- Born: c. 1906 London, England
- Died: 22 November 1964 (aged 57–58) Accra, Ghana
- Other name: Dorothy Padmore
- Occupations: Anti-racist activist, secretary and publishing worker.
- Notable work: Co-authored with George Padmore, How Russia Transformed her Colonial Empire (1946)
- Partner: George Padmore

= Dorothy Pizer =

British working-class anti-racist activist, secretary and publishing worker

Dorothy Pizer or Dorothy Padmore (c.1906 – 22 November 1964) was a British working-class anti-racist activist, secretary and publishing worker. In the 1940s and 1950s she was the partner, supporter and collaborator of Pan-African activist and Communist George Padmore.

==Life==
The daughter of a tailor who had left school at 15, Dorothy Pizer grew up in a household without books in London's East End. Since she had been too poor to accept a scholarship, her education was limited. Yet she later learnt stenography, became a business secretary, and became fluent in French.

Pizer's brother was a member of the Communist Party of Great Britain (CPGB), and she became involved with the CPGB in the 1930s. Through party contacts she met George Padmore in 1937, and by the end of World War II the pair were living together. She was always treated as Padmore's wife, although they were never formally married, and he had a former wife, Julia Semper. Dorothy supported the couple financially by continuing to work as a secretary during the day. She typed the manuscript of C. L. R. James's book World Revolution (1937), and also typed manuscripts for her husband.

Publishing was one of the main strategies adopted by black intellectuals in challenging the foundations of British colonial rule, and Pizer's skills enabled her to play an important role in this global political struggle:
She has been praised for her tireless work as a secretary to provide a living for Padmore, her typing efforts on his manuscripts, and her reputation as a consummate hostess and excellent chef for the revolving door of African and West Indian nationalists who came to their home. Yet she was much more than this. Their relationship was both a practical and an intellectual partnership. It was a companionship in which ideas could be debated and strategies worked out.

She transcribed the conversations between Padmore and Nancy Cunard on race relations and decolonisation that became their pamphlet The White Man's Duty: An Analysis of the Colonial Question in the Light of the Atlantic Charter (London: W. H. Allen & Co., 1942). In 1946, How Russia Transformed her Colonial Empire was published by Dennis Dobson as a collaboration between Pizer and Padmore, with her name appearing on the title page.

From 1941 to 1957 the Padmores shared a flat at 22 Cranleigh Street in Camden, London. It became a mecca for visiting pan-Africanists and leftists including Kwame Nkrumah, Eric Williams, Jomo Kenyatta, and Joe Appiah. The Padmores first met Richard Wright and his wife in 1947, and over the next decade the couples often visited each other in London and Paris. In 1953 Dorothy persuaded Wright to visit the Gold Coast, where George had already started advising Kwame Nkrumah in his plans for its independence as Ghana.

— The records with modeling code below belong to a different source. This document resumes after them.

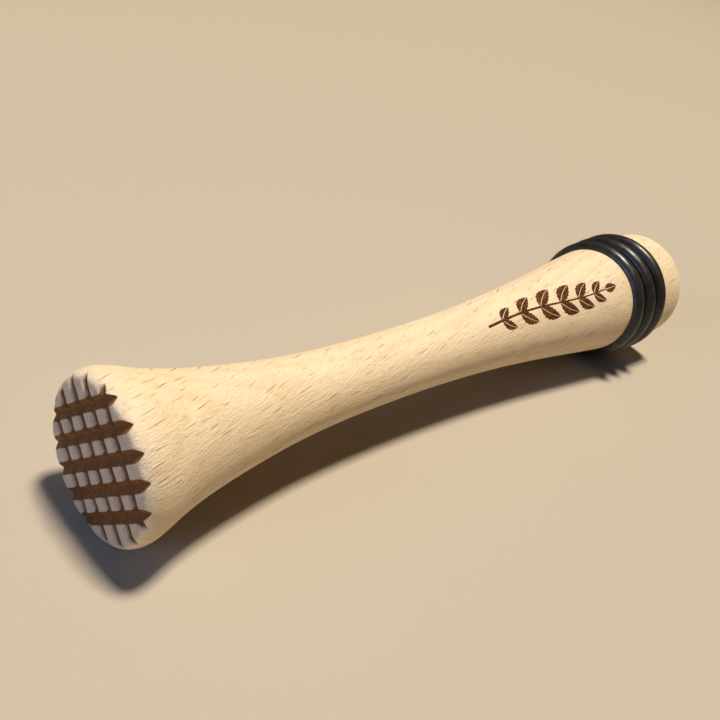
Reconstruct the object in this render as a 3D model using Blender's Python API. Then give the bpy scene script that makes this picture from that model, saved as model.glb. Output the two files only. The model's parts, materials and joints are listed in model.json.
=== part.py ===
"""Wooden muddler, lying on its side.

One turned piece of beech carries a head with crossed V grooves sawn into its end grain, a slim waist, a
handle that flares towards the butt, and three turned seats.  A rubber ring of round section is stretched
into each seat.

World frame: +Z up, resting on Z = 0 on the widest part of the head and on the rear ring, head towards -X,
butt towards +X, with the origin under the centre of the whole.  Every outline is drawn in the muddler's
own frame, where X is the turning axis and X = 0 is the head's face.
"""
import math

import bmesh
import bpy
import numpy
from mathutils import Matrix, Vector

MM = 0.001

# Body: stations are measured from the head's face unless their name says otherwise.
BODY_LENGTH = 220 * MM
HEAD_RADIUS = 18.35 * MM
HEAD_WIDEST_AT = 3.6 * MM
SHOULDER_DROP = 2.4 * MM            # from the widest radius in to the flat of the face
HEAD_BACK_AT = 10.0 * MM
HEAD_BACK_DROP = 1.6 * MM           # from the widest radius in to the back of the head
THROAT_AT = 28.0 * MM
THROAT_RADIUS = 12.6 * MM
NECK_AT = 50.0 * MM
NECK_RADIUS = 9.95 * MM
WAIST_AT = 76.0 * MM
WAIST_RADIUS = 9.1 * MM
GRIP_AHEAD_OF_RINGS = 63.0 * MM
GRIP_RADIUS = 10.8 * MM
FLARE_AHEAD_OF_RINGS = 22.0 * MM
FLARE_DROP = 3.7 * MM               # from the butt's radius in to the flare
FRONT_SEAT_DROP = 1.20 * MM         # from the butt's radius in to the wood at the front ring
BUTT_RADIUS = 18.8 * MM
BUTT_STRAIGHT = 3.0 * MM            # straight length before the end of the butt
BUTT_ROUNDING = 2.8 * MM

# Grooves across the face
GROOVE_COUNT = 5                    # each way
GROOVE_PITCH = 5.52 * MM
GROOVE_WIDTH = 2.65 * MM            # at the face
GROOVE_DEPTH = 1.5 * MM
GROOVE_TURN = math.radians(45)      # of the grid about the axis, as the muddler lies
GROOVE_OVERRUN = 1.0 * MM           # of each cutter past what it cuts

# Rubber rings
RING_SECTION_RADIUS = 2.5 * MM
RING_SPACING = 7.0 * MM             # centre to centre
REAR_RING_TO_BUTT = 18.5 * MM
RING_SINK = 0.25 * MM               # section centre below the wood's surface
SEAT_CLEARANCE = 0.3 * MM

# Fineness of the turned meshes
SIDES = 48                          # a multiple of 4, so that a flat lies on the table
SECTION_SIDES = 10
SEAT_SIDES = 7
SHOULDER_STEPS = 5
BUTT_STEPS = 4
CURVE_STEP = 7.0 * MM

RING_NAMES = ["ring_front", "ring_middle", "ring_rear"]


def smooth_curve(points):
    """Natural cubic through (station, radius) points, flat at both ends, as a function of the station."""
    stations, radii = (numpy.array(column) for column in zip(*points))
    gaps = numpy.diff(stations)
    rises = numpy.diff(radii) / gaps
    count = len(points)
    system = numpy.zeros((count, count))
    target = numpy.zeros(count)
    system[0, 0] = 1.0
    system[-1, -1] = 1.0
    for i in range(1, count - 1):
        system[i, i - 1:i + 2] = 1 / gaps[i - 1], 2 / gaps[i - 1] + 2 / gaps[i], 1 / gaps[i]
        target[i] = 3 * (rises[i - 1] / gaps[i - 1] + rises[i] / gaps[i])
    slopes = numpy.linalg.solve(system, target)

    def radius_at(station):
        i = int(numpy.clip(numpy.searchsorted(stations, station) - 1, 0, count - 2))
        t = (station - stations[i]) / gaps[i]
        start = (1 + 2 * t) * (1 - t) ** 2 * radii[i] + t * (1 - t) ** 2 * gaps[i] * slopes[i]
        end = t * t * (3 - 2 * t) * radii[i + 1] + t * t * (t - 1) * gaps[i] * slopes[i + 1]
        return float(start + end)

    return radius_at


# Stations and radii that follow from the driving sizes
ring_stations = [BODY_LENGTH - REAR_RING_TO_BUTT - RING_SPACING * back for back in (2, 1, 0)]
wood_radius = smooth_curve([
    (HEAD_WIDEST_AT, HEAD_RADIUS),
    (HEAD_BACK_AT, HEAD_RADIUS - HEAD_BACK_DROP),
    (THROAT_AT, THROAT_RADIUS),
    (NECK_AT, NECK_RADIUS),
    (WAIST_AT, WAIST_RADIUS),
    (ring_stations[0] - GRIP_AHEAD_OF_RINGS, GRIP_RADIUS),
    (ring_stations[0] - FLARE_AHEAD_OF_RINGS, BUTT_RADIUS - FLARE_DROP),
    (ring_stations[0], BUTT_RADIUS - FRONT_SEAT_DROP),
    (BODY_LENGTH - BUTT_ROUNDING - BUTT_STRAIGHT, BUTT_RADIUS),
])
ring_radii = [wood_radius(station) - RING_SINK for station in ring_stations]


def seat_outline(station, radius):
    """Arc of one ring seat, from its edge nearer the head to its edge nearer the butt."""
    section = RING_SECTION_RADIUS + SEAT_CLEARANCE
    angles = []
    for side in (-1, 1):
        angle = 0.0
        for _ in range(12):
            edge = station + side * section * math.cos(angle)
            angle = math.asin((wood_radius(edge) - radius) / section)
        angles.append(math.pi - angle if side < 0 else 2 * math.pi + angle)
    turns = numpy.linspace(angles[0], angles[1], SEAT_SIDES + 1)
    return [(station + section * math.cos(turn), radius + section * math.sin(turn)) for turn in turns]


def body_outline():
    """Outline of the wood from the middle of the face to the middle of the butt."""
    outline = [(0.0, 0.0)]
    for turn in numpy.linspace(0, math.pi / 2, SHOULDER_STEPS + 1):
        inward = SHOULDER_DROP * (1 - math.sin(turn))
        outline.append((HEAD_WIDEST_AT * (1 - math.cos(turn)), HEAD_RADIUS - inward))
    for station, radius in zip(ring_stations, ring_radii):
        seat = seat_outline(station, radius)
        outline += curve_points(outline[-1][0], seat[0][0])
        outline += seat
    straight_from = BODY_LENGTH - BUTT_ROUNDING - BUTT_STRAIGHT
    outline += curve_points(outline[-1][0], straight_from)
    outline.append((straight_from, BUTT_RADIUS))
    for turn in numpy.linspace(0, math.pi / 2, BUTT_STEPS + 1):
        station = BODY_LENGTH - BUTT_ROUNDING * (1 - math.sin(turn))
        outline.append((station, BUTT_RADIUS - BUTT_ROUNDING * (1 - math.cos(turn))))
    outline.append((BODY_LENGTH, 0.0))
    return outline


def curve_points(start, end):
    """Points of the smooth curve strictly between two stations."""
    steps = max(1, round((end - start) / CURVE_STEP))
    stations = numpy.linspace(start, end, steps + 1)[1:-1]
    return [(float(station), wood_radius(station)) for station in stations]


def ring_outline(radius):
    """Closed section of a ring about X = 0, starting at its outermost point."""
    turns = [2 * math.pi * side / SECTION_SIDES for side in range(SECTION_SIDES)]
    return [(RING_SECTION_RADIUS * math.sin(turn), radius + RING_SECTION_RADIUS * math.cos(turn))
            for turn in turns]


def turn_mesh(name, outline, closed=False):
    """Mesh of an outline turned about X, with a flat between two corners facing down."""
    shape = bmesh.new()
    half_step = Matrix.Rotation(math.pi / SIDES, 3, "X")
    verts = [shape.verts.new(half_step @ Vector((station, 0, -radius))) for station, radius in outline]
    edges = [shape.edges.new(pair) for pair in zip(verts, verts[1:])]
    if closed:
        edges.append(shape.edges.new((verts[-1], verts[0])))
    bmesh.ops.spin(shape, geom=verts + edges, cent=(0, 0, 0), axis=(1, 0, 0),
                   angle=2 * math.pi, steps=SIDES, use_merge=True)
    bmesh.ops.remove_doubles(shape, verts=shape.verts, dist=0.001 * MM)
    bmesh.ops.recalc_face_normals(shape, faces=shape.faces)
    return finished_mesh(name, shape)


def groove_cutter_mesh(name, turn):
    """Mesh of one set of parallel V bars that stand in the face, turned about X."""
    shape = bmesh.new()
    reach = HEAD_RADIUS + GROOVE_OVERRUN
    mouth = GROOVE_WIDTH / 2 * (1 + GROOVE_OVERRUN / GROOVE_DEPTH)
    for index in range(GROOVE_COUNT):
        across = (index - (GROOVE_COUNT - 1) / 2) * GROOVE_PITCH
        corners = [
            (GROOVE_DEPTH, across, -reach),
            (-GROOVE_OVERRUN, across - mouth, -reach),
            (-GROOVE_OVERRUN, across + mouth, -reach),
        ]
        section = shape.faces.new([shape.verts.new(corner) for corner in corners])
        bar = bmesh.ops.extrude_face_region(shape, geom=[section])
        moved = [item for item in bar["geom"] if isinstance(item, bmesh.types.BMVert)]
        bmesh.ops.translate(shape, vec=(0, 0, 2 * reach), verts=moved)
    bmesh.ops.rotate(shape, cent=(0, 0, 0), matrix=Matrix.Rotation(turn, 3, "X"), verts=shape.verts)
    bmesh.ops.recalc_face_normals(shape, faces=shape.faces)
    return finished_mesh(name, shape)


def finished_mesh(name, shape):
    mesh = bpy.data.meshes.new(name)
    shape.to_mesh(mesh)
    shape.free()
    return mesh


def place(name, mesh, parent, station=0.0):
    """Object for a mesh, at a station on the muddler's axis."""
    piece = bpy.data.objects.new(name, mesh)
    bpy.context.scene.collection.objects.link(piece)
    piece.parent = parent
    piece.location = (station, 0, 0)
    return piece


def finish(piece, material):
    """Give a piece its material and its smooth round faces."""
    piece.data.materials.append(material)
    piece.data.shade_smooth()
    piece.data.set_sharp_from_angle(angle=math.radians(30))


def surface(name, colour, roughness):
    material = bpy.data.materials.new(name)
    material.use_nodes = True
    shader = material.node_tree.nodes["Principled BSDF"]
    shader.inputs["Base Color"].default_value = (*colour, 1.0)
    shader.inputs["Roughness"].default_value = roughness
    shader.inputs["Metallic"].default_value = 0.0
    return material


def lying_axis():
    """Empty on the turning axis, tilted and raised so that the muddler rests on Z = 0."""
    flat = math.cos(math.pi / SIDES)
    outline = body_outline()
    rings_outside = [(station, radius + RING_SECTION_RADIUS)
                     for station, radius in zip(ring_stations, ring_radii)]
    behind_waist = rings_outside + [point for point in outline if point[0] > WAIST_AT]
    slope = max((radius - HEAD_RADIUS) * flat / (station - HEAD_WIDEST_AT)
                for station, radius in behind_waist)
    tilt = math.atan(slope)
    leftmost = min(station * math.cos(tilt) - radius * flat * math.sin(tilt) for station, radius in outline)
    rightmost = max(station * math.cos(tilt) + radius * flat * math.sin(tilt) for station, radius in outline)
    height = HEAD_RADIUS * flat * math.cos(tilt) - HEAD_WIDEST_AT * math.sin(tilt)
    axis = bpy.data.objects.new("turning_axis", None)
    bpy.context.scene.collection.objects.link(axis)
    axis.location = (-(leftmost + rightmost) / 2, 0, height)
    axis.rotation_euler = (0, -tilt, 0)
    return axis


def build():
    for leftover in list(bpy.data.objects):
        bpy.data.objects.remove(leftover, do_unlink=True)

    beech = surface("beech", (0.80, 0.60, 0.39), 0.6)
    rubber = surface("black_rubber", (0.018, 0.018, 0.019), 0.42)
    axis = lying_axis()

    body = place("body", turn_mesh("body", body_outline()), axis)
    finish(body, beech)
    for name, quarter in (("grooves_one_way", 0.0), ("grooves_other_way", math.pi / 2)):
        cutter = place(name, groove_cutter_mesh(name, GROOVE_TURN + quarter), axis)
        cutter.hide_render = True
        cutter.display_type = "WIRE"
        cut = body.modifiers.new(name, "BOOLEAN")
        cut.operation = "DIFFERENCE"
        cut.solver = "EXACT"
        cut.object = cutter

    for name, station, radius in zip(RING_NAMES, ring_stations, ring_radii):
        ring = place(name, turn_mesh(name, ring_outline(radius), closed=True), axis, station)
        finish(ring, rubber)


build()
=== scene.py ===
import json
import math

import bmesh
import bpy
import numpy
from mathutils import Euler, Matrix, Vector, noise


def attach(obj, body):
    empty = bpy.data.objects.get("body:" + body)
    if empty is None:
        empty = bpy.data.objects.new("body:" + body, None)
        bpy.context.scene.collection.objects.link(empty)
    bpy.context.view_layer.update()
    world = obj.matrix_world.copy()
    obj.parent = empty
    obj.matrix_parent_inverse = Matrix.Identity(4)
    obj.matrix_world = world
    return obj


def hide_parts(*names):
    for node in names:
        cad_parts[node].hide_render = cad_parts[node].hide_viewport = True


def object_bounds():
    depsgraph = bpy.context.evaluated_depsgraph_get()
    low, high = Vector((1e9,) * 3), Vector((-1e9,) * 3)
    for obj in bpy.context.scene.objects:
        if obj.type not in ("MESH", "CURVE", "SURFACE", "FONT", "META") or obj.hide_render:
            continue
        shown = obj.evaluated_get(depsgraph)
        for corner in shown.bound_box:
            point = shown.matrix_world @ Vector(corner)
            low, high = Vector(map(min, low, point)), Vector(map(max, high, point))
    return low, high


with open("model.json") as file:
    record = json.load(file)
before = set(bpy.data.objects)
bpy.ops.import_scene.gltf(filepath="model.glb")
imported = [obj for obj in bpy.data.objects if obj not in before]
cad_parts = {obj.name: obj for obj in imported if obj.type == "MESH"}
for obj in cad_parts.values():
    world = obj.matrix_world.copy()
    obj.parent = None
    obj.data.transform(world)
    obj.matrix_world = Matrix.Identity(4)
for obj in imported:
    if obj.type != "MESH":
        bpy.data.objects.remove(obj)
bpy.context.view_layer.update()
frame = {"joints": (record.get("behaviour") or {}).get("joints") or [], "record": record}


# ---------------------------------------------------------------------------------------------
# The body. One beech blank turned between centres: round head, slim waist, handle that widens
# to the butt. Three round-bottomed seats are turned into the handle for the rubber rings.
mm = 0.001
same_point = 0.001 * mm
joints = {joint["name"]: joint for joint in frame["joints"]}
mounts = {mount["name"]: mount for mount in frame["record"]["mounts"]}
body_length = 220 * mm
axis = Vector(joints["ring_front_turn"]["axis"]).normalized()
face_centre = Vector(mounts["butt_end"]["pos_m"]) - axis * body_length
lathe_to_table = Matrix.Translation(face_centre) @ Matrix.Rotation(-math.asin(axis.z), 4, "Y")

head_radius = 18.35 * mm
head_widest_at = 3.6 * mm
shoulder_drop = 2.4 * mm
head_ends_at = 5.0 * mm  # where the finely cut head meets the rest of the turning
butt_radius = 18.8 * mm
butt_straight_from = 214.2 * mm
butt_rounding = 2.8 * mm
butt_middle_radius = 9.0 * mm
curve_step = 1.4 * mm
ring_section_radius = 2.5 * mm
ring_sink = 0.25 * mm
seat_ease = 0.04 * mm
ring_joints = ["ring_front_turn", "ring_middle_turn", "ring_rear_turn"]
ring_stations = [(Vector(joints[name]["pos_m"]) - face_centre).dot(axis) for name in ring_joints]
turned_sides = 160
shoulder_points = 29
seat_points = 15
rounding_points = 11
grain_turn = (math.radians(-35), math.radians(0.7), math.radians(-14))  # of the blank in the lathe


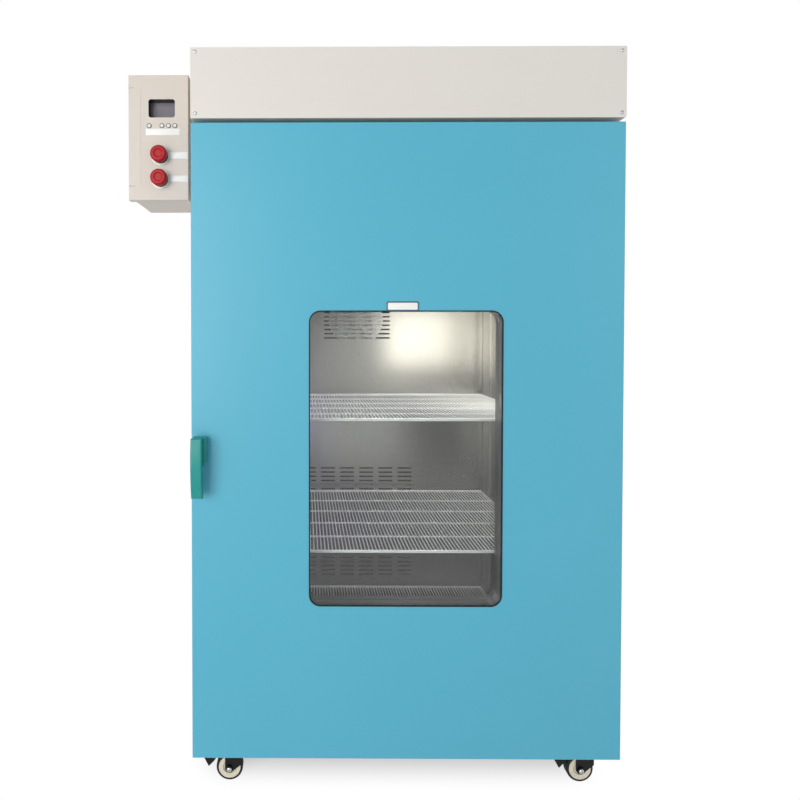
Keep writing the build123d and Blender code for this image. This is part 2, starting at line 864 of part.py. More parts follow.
# Cable gland at the back: threaded body in the panel, hexagon outside and a domed nut with an empty bore
with BuildPart() as cable_gland:
    with BuildSketch(front_plane(back_y)):
        with Locations((mid_x + gland_x, gland_z)):
            RegularPolygon(gland_radius, 6)
    extrude(amount=-gland_length / 4)
    rod_y(mid_x + gland_x, gland_z, (back_y - gland_length / 2, back_y), gland_radius - sheet)
    rod_y(mid_x + gland_x, gland_z, (back_y, back_y + gland_length), gland_radius - 2 * sheet)
    fillet(cable_gland.faces().sort_by(Axis.Y)[-1].edges(), radius=2 * sheet)
    rod_y(
        mid_x + gland_x,
        gland_z,
        (back_y - gland_length, back_y + 2 * gland_length),
        gland_bore,
        Mode.SUBTRACT,
    )
save(cable_gland.part, "cable_gland")

# Exhaust stub: a tube from the chamber through the roof, with a holed end plate, and a square flange welded
# round it at each sheet that it passes
stub_top = roof + vent_height
with BuildPart() as vent_stub:
    rod_z(stub_x, stub_y, (chamber_top + liner_sheet, stub_top), vent_radius)
    for flange_z in (chamber_top + liner_sheet, roof - 2 * sheet):
        around_stub(vent_flange, (flange_z, flange_z + sheet))
    rod_z(stub_x, stub_y, (chamber_top, stub_top - vent_wall), vent_radius - vent_wall, Mode.SUBTRACT)
    with Locations((stub_x, stub_y, stub_top)):
        with PolarLocations(vent_hole_circle, 4):
            Cylinder(vent_hole, 6 * vent_wall, mode=Mode.SUBTRACT)
    rod_z(stub_x, stub_y, (stub_top - vent_wall, stub_top + vent_cap_gap + vent_cap_thick), vent_pin / 2)
save(vent_stub.part, "vent_stub")

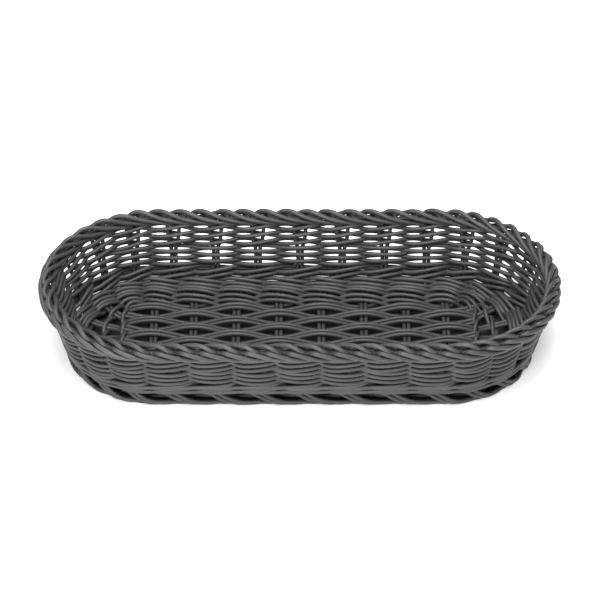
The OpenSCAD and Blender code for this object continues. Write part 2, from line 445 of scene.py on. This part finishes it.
def build_end_stakes():
    """Pairs that start at the edge of the floor panel and climb the rounded ends."""
    for name, first in (("right", CROSS_PAIRS), ("left", HALF_LOOP + CROSS_PAIRS)):
        for k in range(END_PAIRS):
            i = first + k
            pair = Strands(f"visual_{name}_stake_{k + 1}", 200 + i)
            normal = outward(np.array([float(i)]))[0]
            tangent = np.array([-normal[1], normal[0], 0.0])
            past_panel_end = (panel_half_l - straight_half) / max(abs(normal[0]), 0.01)
            past_panel_side = panel_half_w / max(abs(normal[1]), 0.01)
            start = min(past_panel_end + 5, past_panel_side + 5, CLIMB[0][0] - 2)
            for side in (-1, 1):
                foot = place(np.array([float(i)]), start, floor_z, side * stake_half)
                pair.add(np.vstack([foot, climb(float(i), side)]), tangent, stake_r)
            pair.build(stake_mat, "stake", f"{name}_stake_{k + 1}")


# ---------------------------------------------------------------- floor

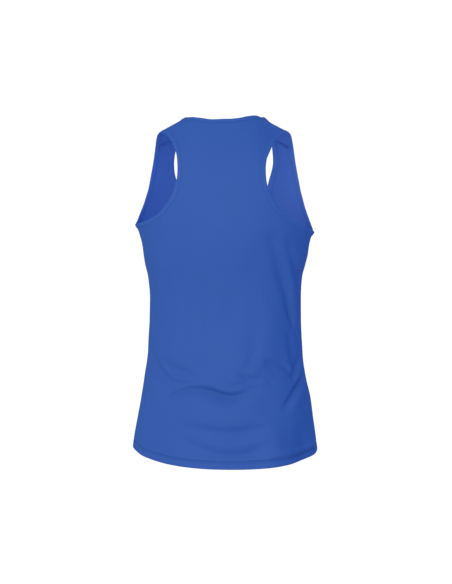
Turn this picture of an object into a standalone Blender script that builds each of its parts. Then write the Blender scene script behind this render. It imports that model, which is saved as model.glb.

Dorothy herself visited the Gold Coast for the first time in 1954, and in 1957 the Padmores moved to Ghana permanently as special advisers to Kwame Nkrumah. At the time of her husband's premature death in 1959, Dorothy Padmore was visiting W. E. B. Du Bois and his wife Shirley in New York. Dorothy returned to Accra for her husband's state funeral, in which his ashes were buried at Christiansborg Castle, and she continued to live in Ghana as an adviser to Nkrumah. She planned but never completed a biography of her husband, collecting notes and papers relating to him. According to historian Leslie James, the unfinished biography of Padmore that C. L. R, James had hoped to write maintained that "Padmore was the man he was because of the tremendous assistance he had from Dorothy."

On 22 November 1964, aged 58, she died in Accra from a heart attack. After her death, Nkrumah took some of the papers that she had collected relating to her husband, and the papers subsequently made their way to Howard University.

== Legacy ==
A plaque commemorating George Padmore was installed outside their former flat in 2011, organised by the Nubian Jak Community Trust. Selma James, the widow of C. L. R. James, spoke honouring Dorothy as well as George at the unveiling:
Every anti-colonial activist organizing against British imperialism came [here].... George and Dorothy would give dinners to all the people who came to them. They were in the struggle together for many years – dedicated internationalists and socialists.

==Works==
- "How Blacks Fought for Freedom", International African Opinion, Vol. 1. No. 4 (October 1938), p. 11.
- "A Lesson in Revolution" (review of C. L. R. James, The Black Jacobins), Controversy, Vol. 38 (January 1939), pp. 318–20.
- (with George Padmore) How Russia Transformed her Colonial Empire: A Challenge to the Imperialist Powers, London: Dennis Dobson, 177 pages, 1946.
- "Centenary of a Black Republic", Socialist Leader, 16 August 1947.